In the Middle Ages there was controversy about the legal nature of banking but in modern times it has been considered to simply be a debtor-creditor relationship. This legal position was confirmed by the House of Lords in the 1848 case of Foley v Hill.

The relation between a Banker and Customer, who pays money into the Bank, is the ordinary relation of debtor and creditor, with a superadded obligation arising out of the custom of bankers to honour the customer's drafts; and that relation is not altered by an agreement by the banker to allow the interest on the balances in the Bank. The relation of Banker and Customer does not partake of a fiduciary character, nor bear analogy to the relation between Principal and Factor or Agent, who is quasi trustee for the principal in respect of the particular matter for which he is appointed factor or agent.

This means that if you "deposit" money in a bank account you are actually loaning money to the bank. The money "deposited" is no longer your money - it is the bank's money (which is why they can use it to lend to borrowers). You no longer have the money but, instead, you are a creditor of the bank - you have a personal right to repayment by the bank of its debt to you.

When you "withdraw" money from the bank you are simply requiring the bank to repay to you part of the debt the bank owes you.

In most jurisdictions there is regulation of banking services which is designed to ensure that banks do not become insolvent. It addition there may be depositor protection schemes which ensure that if the bank does become insolvent depositors are protected to some extent (e.g. perhaps personal, as distinct from corporate, depositors might be protected to the extent of 80% up to a certain limit).

But these schemes do not change the basic legal position that a "depositor" is simply an unsecured creditor of the bank with no proprietary rights.

I think the point being made here by Virgo is that when someone deposits money in a bank the bank does not hold the money on trust for the person depositing the money. The depositor simply has a personal right to be paid the money by the bank - i.e. it is a simple debt. If the depositor is a trustee then the beneficiary has a proprietary interest in the depositor's personal right against the bank.

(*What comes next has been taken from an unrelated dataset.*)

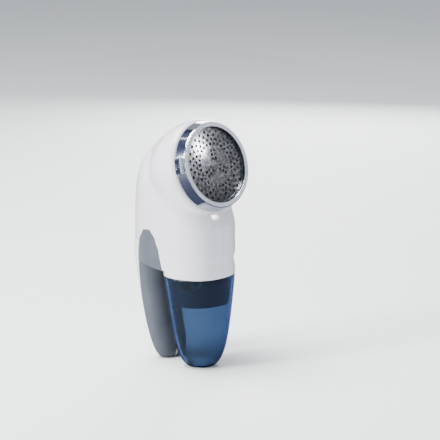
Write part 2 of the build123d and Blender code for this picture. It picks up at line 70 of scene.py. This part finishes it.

Virgo is attempting to explain (by means of some theory contained in the part you have not quoted) how the beneficiary's proprietary interest in the trustee's personal right against the bank can get transformed into a proprietary right in the money itself so that the beneficiary is still entitled to it even if the trustee (or bank) becomes insolvent (or, depending on the circumstances, "trace" it in an equitable claim against a third party).